The phone call came on a quiet Sunday evening. My wife and I were sitting around watching television when I answered the phone to hear these three words: "Are you famous?"
No introduction. No niceties. Just the raw inquiry about my status in the world.
I did not know what to say. By most standards I am not famous. Not by far.
"In what category?" I asked the caller.
"We're sitting here with one of your paintings. And it's a pretty good painting. So we wanted to know, 'Are you famous?' "
Now that is a rather reasonable question, one must suppose, to ask an artist. Everyone in the art world holds hope that they might stumble on the work of a famous artist in their collection. But this was slightly pre-Internet days, and there was no way, as yet, to Google me.
Because if you do that nowadays, my name and work would show up as the first 8 or 10 name results on the first page. I've worked hard to build my brand reputation, for better or worse.
But lacking that type of information, this couple of dudes huddled around a landline phone in 1998 wanted to know if the piece of artwork they'd purchased that day was going make them a little more money than they'd spent on it.
"What does the piece look like?" I asked them. "And where did you get it?"
"So you're telling us you're not famous. Not really, anyway," the voice on the line replied.
"It depends," I told them. "I've got more than 1000 works out there in the market. But I'm not sure that makes me anything like a famous artist. I don't even know where 3/4 of them are. But if you have one of my paintings, tell me a little bit about it and I can tell what it sold for originally, most likely."
They described the painting, which was a prosaic scene I'd done of some geese coming in over a rural lake with a barn in the background. Pretty standard stuff for the late 1970s.
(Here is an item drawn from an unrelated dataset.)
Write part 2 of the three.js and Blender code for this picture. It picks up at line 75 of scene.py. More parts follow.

I even remembered the couple that bought it.
So I mentioned that, and the callers were amused. "Well, they're splitting up now, and were having this garage sale. And we found your painting for sale under a table for $20. So did we get a deal?"
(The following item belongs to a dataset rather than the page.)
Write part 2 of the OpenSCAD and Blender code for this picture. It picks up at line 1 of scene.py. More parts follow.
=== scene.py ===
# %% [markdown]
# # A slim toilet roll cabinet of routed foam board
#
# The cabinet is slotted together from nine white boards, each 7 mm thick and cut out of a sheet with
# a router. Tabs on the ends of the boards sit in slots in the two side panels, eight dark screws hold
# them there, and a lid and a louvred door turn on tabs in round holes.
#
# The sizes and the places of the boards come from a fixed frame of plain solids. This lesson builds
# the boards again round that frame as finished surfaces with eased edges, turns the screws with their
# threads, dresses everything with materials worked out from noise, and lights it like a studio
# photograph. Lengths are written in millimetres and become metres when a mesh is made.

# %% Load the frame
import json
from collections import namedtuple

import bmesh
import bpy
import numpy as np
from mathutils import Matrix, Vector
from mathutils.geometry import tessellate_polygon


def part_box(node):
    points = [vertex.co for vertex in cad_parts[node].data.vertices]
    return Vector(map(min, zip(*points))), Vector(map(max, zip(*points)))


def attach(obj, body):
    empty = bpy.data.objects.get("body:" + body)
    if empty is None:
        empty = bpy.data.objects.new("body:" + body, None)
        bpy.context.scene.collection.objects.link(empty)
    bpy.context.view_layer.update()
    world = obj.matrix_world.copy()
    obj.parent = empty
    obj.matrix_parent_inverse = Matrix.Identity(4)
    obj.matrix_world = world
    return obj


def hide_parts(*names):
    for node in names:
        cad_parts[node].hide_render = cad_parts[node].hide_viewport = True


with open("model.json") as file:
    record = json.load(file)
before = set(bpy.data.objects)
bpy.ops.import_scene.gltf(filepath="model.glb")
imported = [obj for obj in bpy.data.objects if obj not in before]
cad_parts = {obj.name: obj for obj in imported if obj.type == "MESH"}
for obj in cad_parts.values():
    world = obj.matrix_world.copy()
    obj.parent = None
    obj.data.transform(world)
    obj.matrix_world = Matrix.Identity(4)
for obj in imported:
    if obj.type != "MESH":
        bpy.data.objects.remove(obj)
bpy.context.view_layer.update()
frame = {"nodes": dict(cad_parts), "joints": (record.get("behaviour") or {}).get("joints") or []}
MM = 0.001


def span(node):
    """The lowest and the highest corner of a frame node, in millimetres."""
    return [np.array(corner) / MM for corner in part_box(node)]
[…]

"I suppose so," I told them. "They paid $175.00 for it originally. But again, I was just a kid in college when I did the painting. But it's a pretty decent piece of work as I recall."
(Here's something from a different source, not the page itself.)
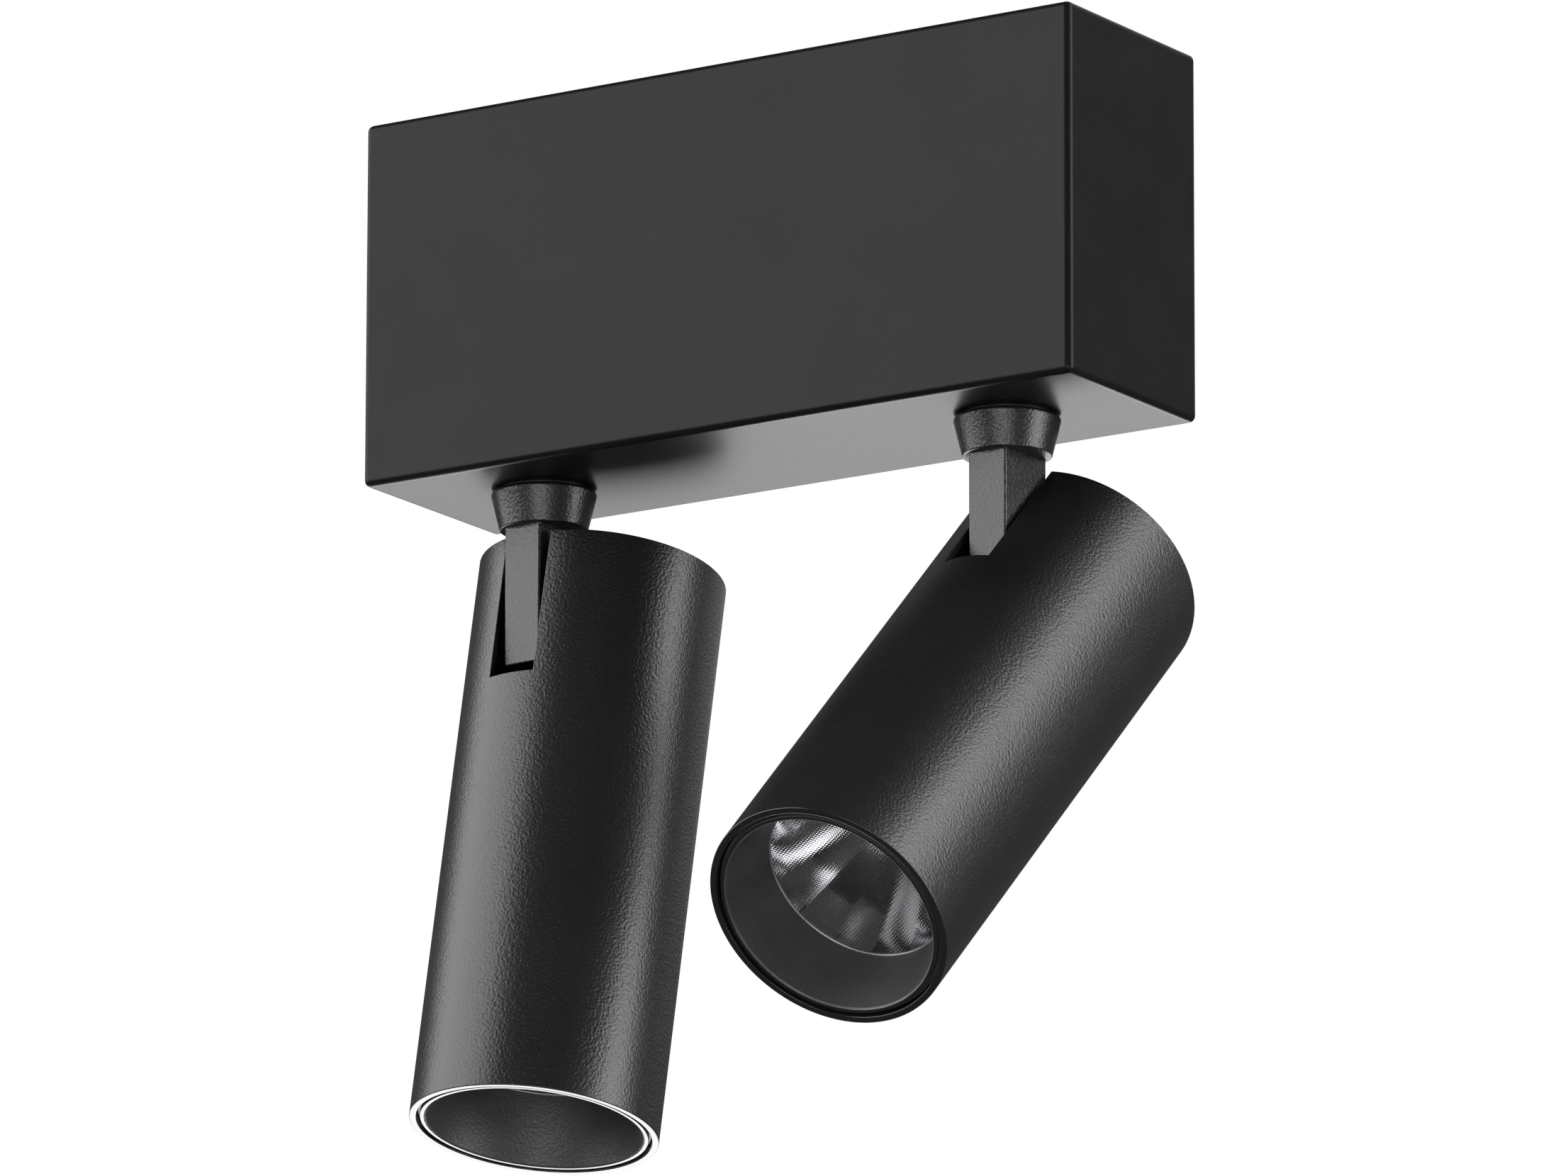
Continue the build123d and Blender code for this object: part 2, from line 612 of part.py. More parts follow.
def anti_glare_baffle():
    """Conical ring pressed into the tube's mouth, holding the lens against the reflector."""
    front = FRONT_Z + BAFFLE_RECESS
    back = LENS_FRONT - RUNNING_GAP
    slope = (BAFFLE_MOUTH_RADIUS - BAFFLE_THROAT_RADIUS) / (back - front)
    flange_back = front + BAFFLE_FLANGE
    flange_radius = BAFFLE_MOUTH_RADIUS - slope * BAFFLE_FLANGE + BAFFLE_WALL
    lip_radius = BAFFLE_THROAT_RADIUS + slope * BAFFLE_LIP + BAFFLE_WALL
    baffle = turned([
        (BAFFLE_MOUTH_RADIUS, front),
        (BAFFLE_RIM_RADIUS, front),
        (BAFFLE_RIM_RADIUS, front + BAFFLE_RIM_DEPTH),
        (BAFFLE_RADIUS, front + BAFFLE_RIM_DEPTH),
        (BAFFLE_RADIUS, flange_back),
        (flange_radius, flange_back),
        (lip_radius, back - BAFFLE_LIP),
        (BAFFLE_RADIUS, back - BAFFLE_LIP),
        (BAFFLE_RADIUS, back),
        (BAFFLE_THROAT_RADIUS, back),
    ], TUBE_OFFSET)
    return baffle


# ---------------------------------------------------------------- assembly
BOX_PIECES = {
    "housing_shell": housing_shell,
    "top_cover": top_cover,
    "cover_screws": cover_screws,
    "magnets": magnets,
    "magnet_keepers": magnet_keepers,
    "contact_carrier": contact_carrier,
    "contact_pins": contact_pins,
    "contact_springs": contact_springs,
    "driver_board": driver_board,
    "board_standoffs": board_standoffs,
    "board_screws": board_screws,
    "inductor_core": inductor_core,
    "inductor_winding": inductor_winding,
    "capacitors": capacitors,
    "driver_chips": driver_chips,
    "output_connectors": output_connectors,
    "insulating_sheet": insulating_sheet,
}
SWIVEL_PIECES = {
    "friction_washer": friction_washer,
    "swivel_collar": swivel_collar,
    "stem": stem,
    "stop_washer": stop_washer,
    "spring_washer": spring_washer,
    "swivel_nut": swivel_nut,
}
HEAD_PIECES = {
    "tilt_screw": tilt_screw,
    "tilt_nut": tilt_nut,
    "tilt_washers": tilt_washers,
    "pivot_yoke": pivot_yoke,
    "head_tube": head_tube,
    "rear_cap": rear_cap,
    "rear_cap_screws": rear_cap_screws,
    "heat_sink": heat_sink,
    "led_leads": led_leads,
    "led_board": led_board,
    "led_emitter": led_emitter,
    "led_holder": led_holder,
    "reflector": reflector,
    "lens": lens,
    "anti_glare_baffle": anti_glare_baffle,
}


def swivel_place(head):
    """Swivel frame of a head in the row frame."""
    return Pos(head["x"], SWIVEL_Y, -BOX_HEIGHT) * Rot(0, 0, head["swivel"])


def head_place(head):
    """Head frame of a head in the row frame."""
    return swivel_place(head) * Pos(0, 0, -PIVOT_DROP) * Rot(0, head["tilt"], 0)


def build():
    """Every node of the lamp, by name."""
    nodes = {name: make() for name, make in BOX_PIECES.items()}
    swivel_shapes = {name: make() for name, make in SWIVEL_PIECES.items()}
    head_shapes = {name: make() for name, make in HEAD_PIECES.items()}
    for side, head in HEADS.items():
        for name, shape in swivel_shapes.items():
            nodes[f"{name}_{side}"] = swivel_place(head) * shape
        for name, shape in head_shapes.items():
            nodes[f"{name}_{side}"] = head_place(head) * shape
    return nodes


os.makedirs("parts", exist_ok=True)
for node, solid in build().items():
    export_step(solid, f"parts/{node}.step")
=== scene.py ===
import json
import math

import bmesh
import bpy
from mathutils import Matrix, Vector


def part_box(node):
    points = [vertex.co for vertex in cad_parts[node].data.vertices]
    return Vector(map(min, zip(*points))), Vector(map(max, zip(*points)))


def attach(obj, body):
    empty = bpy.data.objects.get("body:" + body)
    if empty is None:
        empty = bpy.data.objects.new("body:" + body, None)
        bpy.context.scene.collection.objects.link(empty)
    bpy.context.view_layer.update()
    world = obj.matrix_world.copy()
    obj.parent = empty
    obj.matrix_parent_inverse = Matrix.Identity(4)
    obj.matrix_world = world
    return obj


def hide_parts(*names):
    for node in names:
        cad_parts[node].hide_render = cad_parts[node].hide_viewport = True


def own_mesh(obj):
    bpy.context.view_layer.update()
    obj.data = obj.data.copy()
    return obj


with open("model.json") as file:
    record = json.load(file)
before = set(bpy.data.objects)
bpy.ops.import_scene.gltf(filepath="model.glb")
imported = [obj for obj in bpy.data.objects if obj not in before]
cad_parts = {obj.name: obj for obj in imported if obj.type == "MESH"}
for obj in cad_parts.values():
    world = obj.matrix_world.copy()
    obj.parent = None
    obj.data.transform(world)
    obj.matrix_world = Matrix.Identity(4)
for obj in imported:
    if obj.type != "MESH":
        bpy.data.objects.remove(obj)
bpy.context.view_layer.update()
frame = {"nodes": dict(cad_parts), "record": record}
nodes = frame["nodes"]
joints = {joint["name"]: joint for joint in frame["record"]["behaviour"]["joints"]}
scene = bpy.context.scene
SIDES = ("left", "right")
MM = 0.001
FULL_TURN = 2 * math.pi

# The studio, in metres.
FLOOR_HEIGHT = -2.9
FLOOR_REACH = 12.0
LIGHT_DISTANCE = 1.5
LIGHT_AIM_HEIGHT = -0.07

# Sizes of the pieces made here, in millimetres. A head's pieces are in the head's own frame: origin on
# the tilt pivot, +Z to the head's back end, lens towards -Z, slot side at -X.
TUBE_OFFSET = 11.6              # tube axis behind the tilt pivot
TUBE_RADIUS = 17.9
TUBE_WALL = 1.0
TUBE_BACK = 13.2
TUBE_FRONT = -72.2
TUBE_EDGE = 0.16
TUBE_STEPS = 180
SLOT_WIDTH = 7.8
SLOT_FOOT = -8.5
SLOT_STEPS = 14
LIP_MARGIN = 0.01               # how far above a front face its finish still counts as the lip's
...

"Really decent," the caller enthused. "How come you're not famous?"
I explained that wildlife painting has long been a competitive industry. It takes a few breaks to get big as a painter, like winning some stamp competition or getting into one of the big wildlife art shows like Birds In Art at the Leigh Yawkey Woodson Art Museum. And I'd just missed on the stamp competitions, getting into the Top 100 in the Federal Duck Stamp and the Top 10 in the Illinois duck stamp competition. Then I'd gotten sick of painting anal retentive pictures of ducks and moved on.
The callers were not happy I was not famous, but they were satisified they had a decent original on their hands, and had gotten a bargain. I don't remember if they said they wished I was dead. That always raises the value of an artist's work. I may have apologized that I was still alive. But I don't remember that part of the conversation exactly. Then we hung up.
It has happened more than once, the "Are You Famous" call. As the years have gone by I am less inclined to address the question as something literal. It is more like a fantasy question anyway. How do you even measure fame? There's no Fame-O-Meter anywhere on the Internet yet of which I'm aware. Google keeps shifting its algorithms so that even the truly famous have to black hat their status by posting their own naked pictures on Twitter.
But that's not art. That's simply self-promotion. Which is something that Andy Warhol probably perfected before the Internet age. So the lines are blurry everywhere.
All one can hope is that the calls keep coming, and that you keep pushing out work that raises the question. "Are you famous?"